На Борнео и Целебесе, рассказывает К. Бюлер, найдены особые палки для копания, на верхнем конце которых приделаны маленькие палочки. Когда при сеянии риса палкой разрыхляют почву, маленькая палочка издает звук. Этот звук — нечто вроде трудового возгласа или команды, назначение которых — ритмическое регулирование работы. Звук снаряда, приделанного к палке для копания, заменяет человеческий голос или выполняет сходную с ним функцию.

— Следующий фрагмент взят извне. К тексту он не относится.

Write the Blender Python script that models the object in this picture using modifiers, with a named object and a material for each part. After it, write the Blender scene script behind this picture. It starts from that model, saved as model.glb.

То внутреннее сплетение знака и орудия, которое нашло материальное символическое выражение в первобытной палке для копания, указывает, как рано знак (и далее — высшая его форма, слово) начинает участвовать в операции употребления орудий у человека и выполнять ни с чем не сравнимую, своеобразную функциональную роль в общей структуре этих операций, стоящих в самом начале развития человеческого труда. Эта палка коренным образом отличается от палки обезьян, хотя генетически, несомненно, с ней связана. Если мы спросим себя, в чем коренное психологическое отличие орудия человека от орудия животного, мы должны будем ответить на наш вопрос другим вопросом, поставленным Бюлером в связи с обсуждением действий шимпанзе, направленных на будущее и руководимых представлением о внешних условиях, которые должны наступить в близком или отдаленном будущем: какому ограничению способностей шимпанзе следует приписать то обстоятельство, что они не обнаруживают ни малейших начатков культурного развития, несмотря на то что целый ряд фактов, встречаемых обычно только в цивилизациях, хотя бы и самых примитивных, может быть с несомненностью констатирован у этих животных?

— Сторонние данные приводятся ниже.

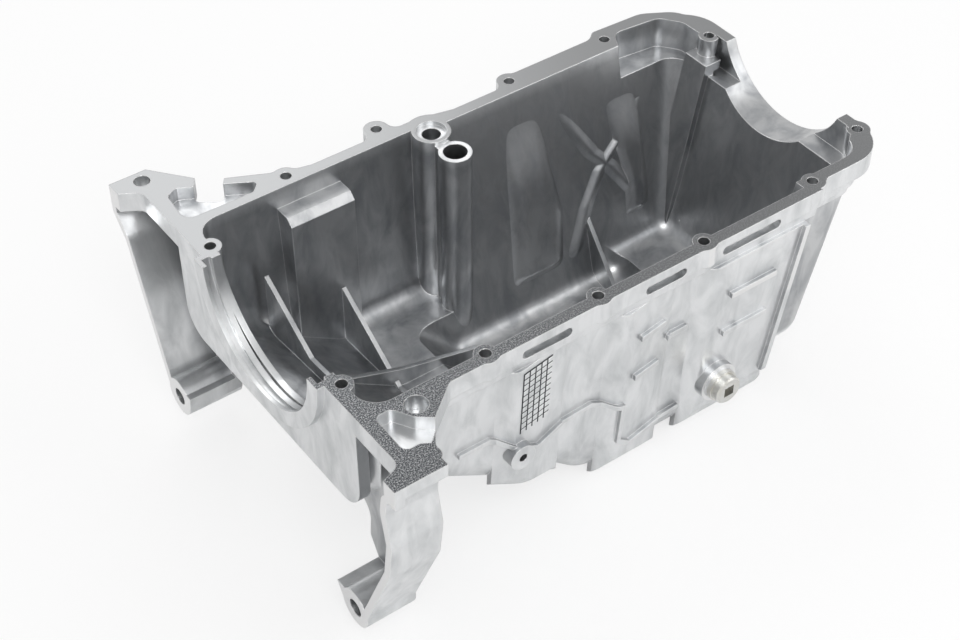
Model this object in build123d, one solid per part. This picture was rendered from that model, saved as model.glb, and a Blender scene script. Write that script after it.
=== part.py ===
from build123d import *
import os
from math import atan2, degrees, radians, tan

# Structural engine oil pan, die cast in aluminium as one piece, with its drain plug and washer.
# Frame, in millimetres: the origin is on the crankshaft's axis, where the plane of the
# gearbox face crosses the joint with the engine block. +X runs along the crankshaft
# towards the timing end, +Z points up into the block, and -Y is the drain plug's side.
# Depths count downwards from the joint. An outline's corner is (place, place, rounding).

# ---- walls and drafts ----
wall = 4.5
draft = 3.2
far_lean = 14.0
front_lean = 11.0
sump_front_lean = 7.0
corner_round = 20.0
reach = 500.0

# ---- the tub: places of its inner faces at the joint ----
rear_inner = 24.0
front_mouth = 431.0
front_inner = 421.0
near_inner = -102.5
far_inner = 98.0
far_inner_sump = 92.0
near_inner_tail = -95.5

# ---- depths of the floor's underside ----
slope_depth = 93.0
middle_depth = 143.0
sump_depth = 172.0
tail_depth = 158.0

# ---- stations of the floor's bends along the crankshaft, and the slope's skew in plan ----
slope_start = 62.0
slope_end = 138.0
rear_fall = 0.165
slope_skew = 0.134
slope_datum = -90.0
rear_room_end = 205.0
sump_start = 150.0
sump_start_depth = 135.0
sump_floor_start = 190.0
sump_end = 366.0
tail_room_start = 318.0
floor_bend = 25.0

# ---- joint flange ----
rail = 8.8
rail_depth = 21.0
plate_depth = 15.0
lug_radius = 9.0
post_radius = 7.5
blend = 7.0
rear_edge = 13.5
far_jog = 228.0

# ---- joint plan beyond the tub: corners of the far step and of both ears ----
far_step = (
    (354, 110, 10),
    (361, 116, 5),
    (404, 114, 20),
    (428, 100, 20),
    (433, 80, 0),
    (433, 60, 0),
)
far_ear_side = 167.0
far_ear_plan = (
    (13.5, 90, 0),
    (13.5, 147, 0),
    (0, 155, 0),
    (0, far_ear_side, 0),
    (27, far_ear_side, 8),
    (48.6, 139.8, 0),
    (64, 128.5, 0),
    (100, 111, 10),
    (130, 104, 0),
    (130, 90, 0),
)
near_ear_side = -163.0
near_ear_plan = (
    (13.5, -90, 0),
    (13.5, -147, 0),
    (0, -152, 0),
    (0, near_ear_side, 0),
    (7, near_ear_side, 0),
    (8, -157.5, 0),
    (39, -157.5, 6),
    (39, -147, 0),
    (50, -130, 0),
    (74, -111.3, 5),
    (90, -105, 0),
    (90, -90, 0),
)

# ---- pockets in the joint face of the ears, and the notch in the far one's edge ----
pocket_depth = 10.0
far_pocket = (
    (22.5, 106, 8),
    (25, 134, 5),
    (33, 138, 4),
    (61, 123.5, 4),
    (80, 112.5, 3),
    (72, 105, 4),
)
near_pocket = (
    (23, -109, 4),
    (34, -109, 5),
    (41.4, -121.9, 5),
    (53, -131, 0),
    (38, -144, 0),
    (32, -140.5, 3),
    (22, -141, 5),
)
notch_place = (56.3, 134.2)
notch_turn = -36.3
notch_width = 19.0
notch_length = 25.0
notch_round = 4.0

# ---- joint bolts ----
bolt_radius = 3.8
bolt_pitch = 85.0
bolt_line = 104.2
near_bolt_start = 104.6
near_bolt_count = 3
far_bolt_start = 278.0
far_bolt_count = 2
seal_bolt_x = 22.7
seal_bolt_y = 75.3
outer_bolts = {
    "far_rear": (97.7, 106.6),
    "far_boss": (173.2, 113.3),
    "far_front": (426.4, 63.7),
    "near_front": (371.1, -100.7),
    "near_corner": (433.7, -78.2),
}
bolt_depth = 24.0
bolt_cover = 5.0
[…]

Самый примитивный человек, развивает Келер далее ту же мысль, изготовляет палку для копания даже тогда, когда он не собирается немедленно взяться за копание, когда объективные условия употребления орудия не реализованы еще сколько-нибудь ощутительным образом. Тот факт, что он запасается орудием заранее, находится в несомненной связи с началом культуры.

Действие человека, возникшее в процессе культурно-исторического /471/ развития поведения, есть свободное действие, т.е. независимое от непосредственно действующей потребности и непосредственно воспринимаемой ситуации, действие, направленное на будущее. Обезьяны же, по замечанию Келера, сделанному в другом месте, в гораздо большей степени, чем взрослые люди, являются рабами зрительного поля. Все это должно иметь свое основание, и нетрудно видеть, что такое основание есть в то же время надежнейший критерий для генетического, функционального и структурного разграничения тех двух типов деятельности, о которых мы говорили выше. Но вместо метафизического основания для этого разграничения мы выдвигаем, побуждаемые нашими исследованиями, историческое, которое полностью согласуется и с фактами, установленными Келером относительно поведения шимпанзе. Итак, два типа деятельности, которые должен принципиально различать психолог, — это поведение животного и поведение человека; деятельность, являющаяся продуктом биологической эволюции, и деятельность, возникшая в процессе исторического развития человека.

Жизнь во времени, культурное развитие, труд — все, отличающее в психологической сфере человека от животного, теснейшим образом связано с тем фактом, что параллельно с овладением внешней природой в процессе исторического развития человека шло овладение собой, своим собственным поведением. Палка, о которой рассказывает Бюлер, — это палка для будущего. Это уже — орудие труда. По прекрасному выражению Ф. Энгельса, «труд создал самого человека» (К. Маркс, Ф. Энгельс. Соч. - Т. 20. - С. 486), т.е. создал высшие психические функции, отличающие человека как человека. Первобытный человек, пользующийся палкой, овладевает с помощью знака, извне, процессами собственного поведения и подчиняет свои действия той цели, которой он заставляет служить внешние объекты своей деятельности — орудие, почву, рис.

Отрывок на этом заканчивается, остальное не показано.